--- GOAL ---
Return all of the lines below exactly as they are.
--- START COLLECTED MATERIAL ---
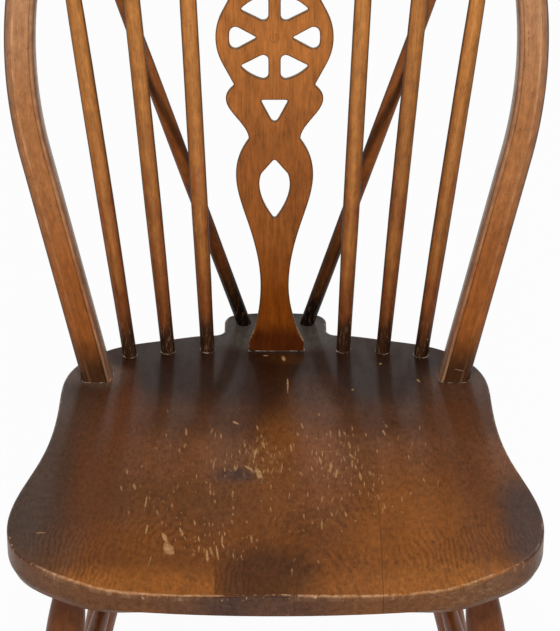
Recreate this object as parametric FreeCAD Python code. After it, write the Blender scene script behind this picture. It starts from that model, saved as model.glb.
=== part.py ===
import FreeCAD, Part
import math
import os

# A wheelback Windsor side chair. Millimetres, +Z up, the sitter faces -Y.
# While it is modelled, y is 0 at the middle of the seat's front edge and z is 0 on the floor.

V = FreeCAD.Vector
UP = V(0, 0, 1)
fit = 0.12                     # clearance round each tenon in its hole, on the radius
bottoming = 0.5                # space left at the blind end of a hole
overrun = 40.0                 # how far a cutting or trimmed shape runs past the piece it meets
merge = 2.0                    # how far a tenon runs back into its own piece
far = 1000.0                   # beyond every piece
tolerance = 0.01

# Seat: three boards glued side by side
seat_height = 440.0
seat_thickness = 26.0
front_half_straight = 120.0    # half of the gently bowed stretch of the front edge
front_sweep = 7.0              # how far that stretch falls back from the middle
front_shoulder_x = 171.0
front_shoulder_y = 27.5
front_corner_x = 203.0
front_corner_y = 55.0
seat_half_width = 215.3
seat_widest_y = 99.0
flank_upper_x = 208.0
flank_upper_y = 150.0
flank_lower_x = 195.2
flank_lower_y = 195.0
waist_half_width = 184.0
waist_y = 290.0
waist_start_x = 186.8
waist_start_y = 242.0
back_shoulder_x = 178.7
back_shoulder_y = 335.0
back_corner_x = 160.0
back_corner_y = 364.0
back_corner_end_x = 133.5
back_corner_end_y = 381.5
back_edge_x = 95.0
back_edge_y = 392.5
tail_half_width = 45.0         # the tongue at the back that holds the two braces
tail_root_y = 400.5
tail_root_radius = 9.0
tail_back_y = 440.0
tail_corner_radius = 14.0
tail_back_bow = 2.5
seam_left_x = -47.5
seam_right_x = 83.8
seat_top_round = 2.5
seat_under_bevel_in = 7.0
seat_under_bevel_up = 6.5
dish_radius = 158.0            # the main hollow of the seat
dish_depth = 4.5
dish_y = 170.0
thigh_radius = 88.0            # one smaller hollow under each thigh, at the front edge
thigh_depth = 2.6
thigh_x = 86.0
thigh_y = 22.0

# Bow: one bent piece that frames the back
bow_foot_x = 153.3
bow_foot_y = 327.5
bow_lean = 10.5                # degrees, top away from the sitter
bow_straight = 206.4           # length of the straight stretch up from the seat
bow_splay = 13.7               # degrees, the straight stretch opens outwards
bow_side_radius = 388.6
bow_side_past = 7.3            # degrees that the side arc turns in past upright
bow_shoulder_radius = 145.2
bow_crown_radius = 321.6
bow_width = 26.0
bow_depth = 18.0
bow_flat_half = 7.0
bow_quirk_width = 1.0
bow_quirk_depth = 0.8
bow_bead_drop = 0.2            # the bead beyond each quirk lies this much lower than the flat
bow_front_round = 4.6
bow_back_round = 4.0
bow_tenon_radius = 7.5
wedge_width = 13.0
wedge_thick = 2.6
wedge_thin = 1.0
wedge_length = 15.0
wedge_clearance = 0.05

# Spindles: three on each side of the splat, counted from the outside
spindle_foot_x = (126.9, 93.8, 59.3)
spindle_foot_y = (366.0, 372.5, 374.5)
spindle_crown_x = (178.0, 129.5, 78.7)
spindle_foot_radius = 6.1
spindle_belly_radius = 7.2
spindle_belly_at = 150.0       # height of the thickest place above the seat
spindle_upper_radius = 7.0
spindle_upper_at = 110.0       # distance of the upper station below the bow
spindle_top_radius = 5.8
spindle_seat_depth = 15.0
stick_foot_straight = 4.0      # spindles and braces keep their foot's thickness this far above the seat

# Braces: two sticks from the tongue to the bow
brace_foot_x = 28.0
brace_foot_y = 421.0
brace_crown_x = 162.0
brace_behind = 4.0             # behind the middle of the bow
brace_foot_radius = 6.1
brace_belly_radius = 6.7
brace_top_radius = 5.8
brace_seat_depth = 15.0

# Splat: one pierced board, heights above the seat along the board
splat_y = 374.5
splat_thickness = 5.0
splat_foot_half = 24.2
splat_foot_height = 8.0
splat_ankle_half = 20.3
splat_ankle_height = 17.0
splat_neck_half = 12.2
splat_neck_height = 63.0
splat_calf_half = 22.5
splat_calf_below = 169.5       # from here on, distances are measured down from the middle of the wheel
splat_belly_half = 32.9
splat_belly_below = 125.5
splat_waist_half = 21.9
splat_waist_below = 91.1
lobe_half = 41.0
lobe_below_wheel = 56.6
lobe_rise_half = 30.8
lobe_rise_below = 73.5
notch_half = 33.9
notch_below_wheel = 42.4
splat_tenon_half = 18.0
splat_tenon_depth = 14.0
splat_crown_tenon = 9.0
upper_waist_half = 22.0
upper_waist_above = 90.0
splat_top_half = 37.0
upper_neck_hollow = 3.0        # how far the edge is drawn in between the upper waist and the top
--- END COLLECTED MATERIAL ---
--- TASK OUTPUT ---
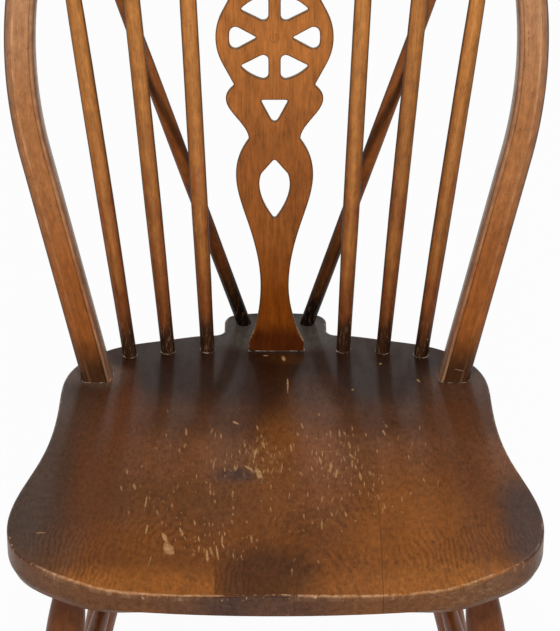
Recreate this object as parametric FreeCAD Python code. After it, write the Blender scene script behind this picture. It starts from that model, saved as model.glb.
=== part.py ===
import FreeCAD, Part
import math
import os

# A wheelback Windsor side chair. Millimetres, +Z up, the sitter faces -Y.
# While it is modelled, y is 0 at the middle of the seat's front edge and z is 0 on the floor.

V = FreeCAD.Vector
UP = V(0, 0, 1)
fit = 0.12                     # clearance round each tenon in its hole, on the radius
bottoming = 0.5                # space left at the blind end of a hole
overrun = 40.0                 # how far a cutting or trimmed shape runs past the piece it meets
merge = 2.0                    # how far a tenon runs back into its own piece
far = 1000.0                   # beyond every piece
tolerance = 0.01

# Seat: three boards glued side by side
seat_height = 440.0
seat_thickness = 26.0
front_half_straight = 120.0    # half of the gently bowed stretch of the front edge
front_sweep = 7.0              # how far that stretch falls back from the middle
front_shoulder_x = 171.0
front_shoulder_y = 27.5
front_corner_x = 203.0
front_corner_y = 55.0
seat_half_width = 215.3
seat_widest_y = 99.0
flank_upper_x = 208.0
flank_upper_y = 150.0
flank_lower_x = 195.2
flank_lower_y = 195.0
waist_half_width = 184.0
waist_y = 290.0
waist_start_x = 186.8
waist_start_y = 242.0
back_shoulder_x = 178.7
back_shoulder_y = 335.0
back_corner_x = 160.0
back_corner_y = 364.0
back_corner_end_x = 133.5
back_corner_end_y = 381.5
back_edge_x = 95.0
back_edge_y = 392.5
tail_half_width = 45.0         # the tongue at the back that holds the two braces
tail_root_y = 400.5
tail_root_radius = 9.0
tail_back_y = 440.0
tail_corner_radius = 14.0
tail_back_bow = 2.5
seam_left_x = -47.5
seam_right_x = 83.8
seat_top_round = 2.5
seat_under_bevel_in = 7.0
seat_under_bevel_up = 6.5
dish_radius = 158.0            # the main hollow of the seat
dish_depth = 4.5
dish_y = 170.0
thigh_radius = 88.0            # one smaller hollow under each thigh, at the front edge
thigh_depth = 2.6
thigh_x = 86.0
thigh_y = 22.0

# Bow: one bent piece that frames the back
bow_foot_x = 153.3
bow_foot_y = 327.5
bow_lean = 10.5                # degrees, top away from the sitter
bow_straight = 206.4           # length of the straight stretch up from the seat
bow_splay = 13.7               # degrees, the straight stretch opens outwards
bow_side_radius = 388.6
bow_side_past = 7.3            # degrees that the side arc turns in past upright
bow_shoulder_radius = 145.2
bow_crown_radius = 321.6
bow_width = 26.0
bow_depth = 18.0
bow_flat_half = 7.0
bow_quirk_width = 1.0
bow_quirk_depth = 0.8
bow_bead_drop = 0.2            # the bead beyond each quirk lies this much lower than the flat
bow_front_round = 4.6
bow_back_round = 4.0
bow_tenon_radius = 7.5
wedge_width = 13.0
wedge_thick = 2.6
wedge_thin = 1.0
wedge_length = 15.0
wedge_clearance = 0.05

# Spindles: three on each side of the splat, counted from the outside
spindle_foot_x = (126.9, 93.8, 59.3)
spindle_foot_y = (366.0, 372.5, 374.5)
spindle_crown_x = (178.0, 129.5, 78.7)
spindle_foot_radius = 6.1
spindle_belly_radius = 7.2
spindle_belly_at = 150.0       # height of the thickest place above the seat
spindle_upper_radius = 7.0
spindle_upper_at = 110.0       # distance of the upper station below the bow
spindle_top_radius = 5.8
spindle_seat_depth = 15.0
stick_foot_straight = 4.0      # spindles and braces keep their foot's thickness this far above the seat

# Braces: two sticks from the tongue to the bow
brace_foot_x = 28.0
brace_foot_y = 421.0
brace_crown_x = 162.0
brace_behind = 4.0             # behind the middle of the bow
brace_foot_radius = 6.1
brace_belly_radius = 6.7
brace_top_radius = 5.8
brace_seat_depth = 15.0

# Splat: one pierced board, heights above the seat along the board
splat_y = 374.5
splat_thickness = 5.0
splat_foot_half = 24.2
splat_foot_height = 8.0
splat_ankle_half = 20.3
splat_ankle_height = 17.0
splat_neck_half = 12.2
splat_neck_height = 63.0
splat_calf_half = 22.5
splat_calf_below = 169.5       # from here on, distances are measured down from the middle of the wheel
splat_belly_half = 32.9
splat_belly_below = 125.5
splat_waist_half = 21.9
splat_waist_below = 91.1
lobe_half = 41.0
lobe_below_wheel = 56.6
lobe_rise_half = 30.8
lobe_rise_below = 73.5
notch_half = 33.9
notch_below_wheel = 42.4
splat_tenon_half = 18.0
splat_tenon_depth = 14.0
splat_crown_tenon = 9.0
upper_waist_half = 22.0
upper_waist_above = 90.0
splat_top_half = 37.0
upper_neck_hollow = 3.0        # how far the edge is drawn in between the upper waist and the top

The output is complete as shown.